Today marks 35 years since the death of one of the world’s most iconic figures Robert Nesta Marley.
There is a it that is known about him and today we decided to share a few facts that might not be that mainstream:
- He was first called Nesta Robert Marley but it was switched around when he was a little boy because an immigration official felt Nesta was not masculine enough.
- At age four Bob Marley was believed to have been a palm-reader spooking people out by predicting their future.
- He worked in Delaware in the US at the DuPont and Chrysler plants under the alias “Donald Marley.”
- The first song he cut at 16 was called Judge Not which the record label credited him as Bob Morley. He spent all his money playing it on a jukebox at a store that the owner of the store took the record out, removed him from the premises and told him to never return.
- Producer Coxsone Dodd made them practise in small gigs for 2 years as well as at 2am in the morning at the graveyard for ‘de duppy dem’ (duppy is Jamaican patois for evil spirits). The latter he believed would toughen them up and make sure they never feared the stage. That is the inspiration behind the song Duppy Conqueror.
- According to the Marley documentary the track Small Axe was a reggae diss track. At the time it was released Dodd and Duke Reid’s Studio One represented one of the ‘big tree’ (Big Three record labels along with ) dominated the music industry in Jamaica. Marley and Wailers were then forming a record label of their own and fighting the system.
- The song Cornerstone was written after he was rejected by the family of his white father, Captain Norval Marley of Britain’s Royal Marines.
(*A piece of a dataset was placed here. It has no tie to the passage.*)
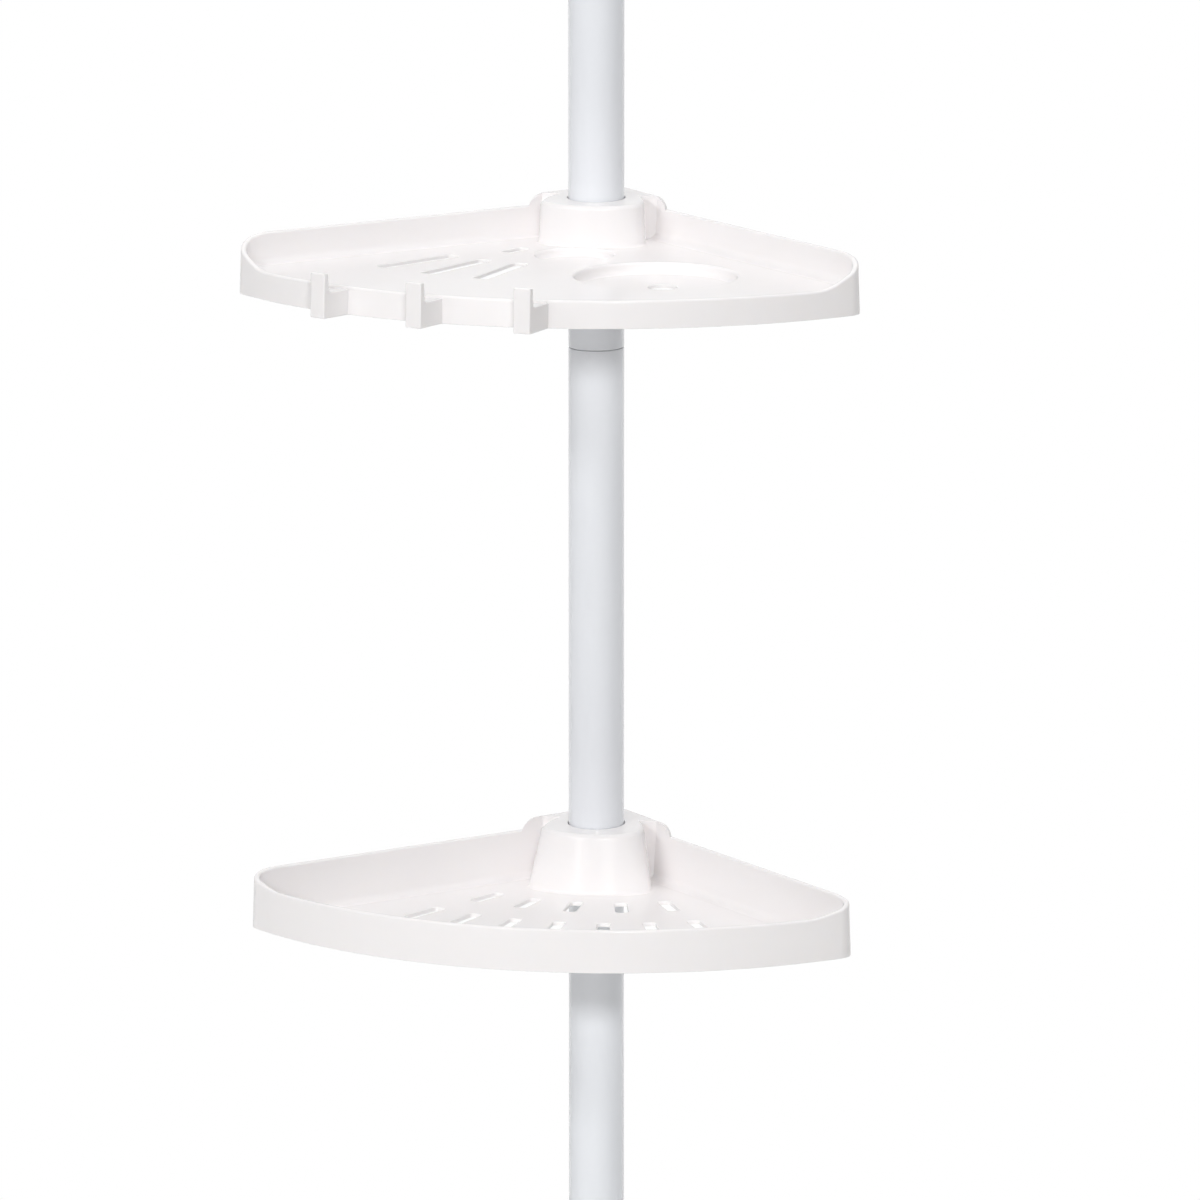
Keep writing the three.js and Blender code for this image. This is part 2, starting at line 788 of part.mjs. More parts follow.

In a powerful scene from the movie Marley, his relatives listen to the song and reflect on the fact that despite his being rejected he is the reason the Marley name is known.
- On Sly and the Family Stone’s 17-city tour, Bob Marley and the Wailers were fired by Sylvester Stone for being too good and hogging all the limelight.
- Marley drove a BMW for a long time which as far as he was concerned meant Bob Marley and the Wailers.
- Marley died of cancer in 1981 in Miami, Florida. His body was flown back home to Jamaica where he was buried with a soccer ball, his Gibson Les Paul guitar, and a bud of marijuana.
- Marley’s last words to his son Ziggy were Money Can’t Buy Life.
35 years later he still stands an icon of world music.